Let me repeat that. There has not yet, to this day, been a cease-fire agreement as a result of this latest round of talks.
The article I quoted appeared in Time magazine's issue dated April 16, 1984.
In April 1984, the then-Colombian President triumphantly announced on national television his Government's formal acceptance of that pact with the FARC guerrillas. He thought that he had negotiated an end to the guerrilla conflict with the FARC leadership.
Let me note that there have been numerous other accounts by other Colombian Presidents throughout the years to negotiate a resolution to the guerrilla wars in Colombia. Each time the peace talks have failed, and each time the guerrilla groups have been further strengthened.
While the current President of Colombia is negotiating with the very same FARC leader, a few things have changed over the last 15 years. Back in 1984, the Time article reported that the FARC consisted of 2,050 guerrillas backed by an additional 5,000 people in `civil defense cadres' spread mainly throughout the countryside. But today the FARC has about 10,000 to 15,000 active combatants--quite a change.
In 1994, the ELN had roughly 200 men and the Popular Liberation Army had about 275. The ELN today has between 5,000 and 7,000 troops.

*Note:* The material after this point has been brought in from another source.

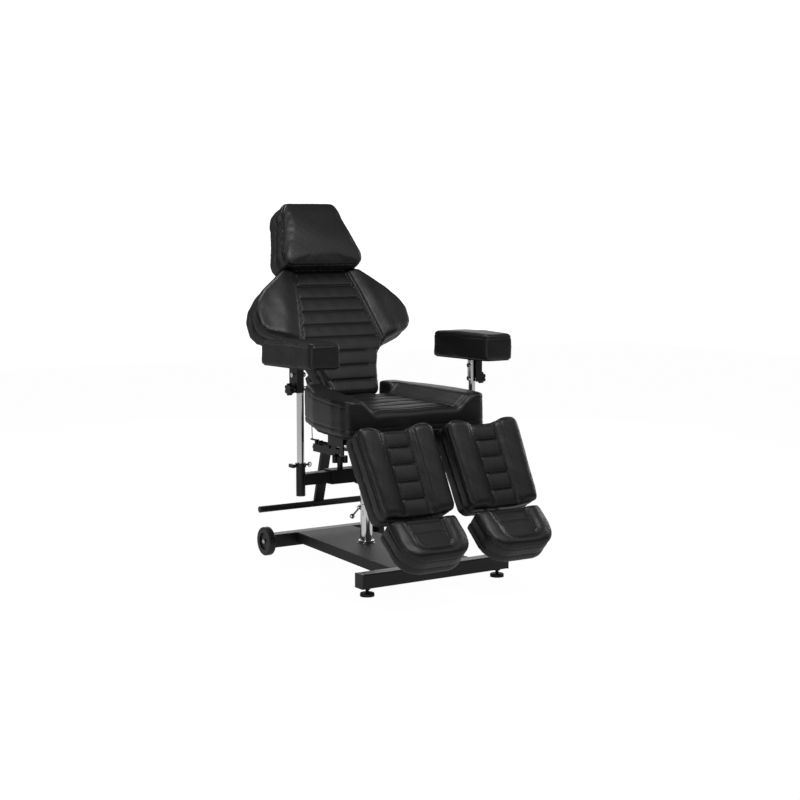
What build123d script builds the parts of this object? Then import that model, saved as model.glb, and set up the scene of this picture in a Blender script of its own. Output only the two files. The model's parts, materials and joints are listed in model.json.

It is simply amazing to me what a difference 15 years has made in Colombia, a difference, unfortunately and tragically, for the worse. We have gone from seeing Colombia's combat-ready guerrilla number in the 2,000 range--2,000 is what it was--to a situation today where there is likely a guerrilla combatant rebel for every Colombian military combatant person available, a 1-to-1 ratio.
My question to this Congress and to this administration is, How can we expect Colombia to overcome these multiple wars? The rebel personnel resources have significantly increased since the mid-1980s and are one of the main reasons behind this rise in the alliance between the guerrillas and the drug traffickers.
This strategic alliance, in which each party benefits from the other's involvement, makes it very clear that it is extremely difficult to separate the drug war from guerrilla and paramilitary wars. That is why the United States must play a role to help Colombia overcome all of its wars--not just the drug dealers. We must understand that our drug consumption only further exacerbates the Colombian crisis. And we must be involved in helping them resolve the four wars I have described.
In the 1980s, the United States made a major investment in the struggle for democracy and human rights in Latin America. We pretty much succeeded. We basically went from a situation a generation or two ago where half the countries were democratic to a situation today where every country save one is democratic, or is at least moving rapidly towards democracy. We have succeeded.
But if we want Latin America to continue to evolve into a stable and peaceful trading partner and a friend of the United States, we will have to make a more serious commitment to Colombia. No one wants to see Colombia devolve into a criminal narcostate. But unless we act soon in partnership with the democratically elected Government of Colombia, unless we act soon to reverse this democratic death spiral, it is only a matter of time before Colombia ceases to exist as a sovereign nation with democratic principles.
President Ronald Reagan showed profound wisdom in leading this hemisphere toward democracy and toward free markets. We must do all we can to make sure that this positive tide is not rolled back for our neighbors to the south.
I thank the Chair for his indulgence.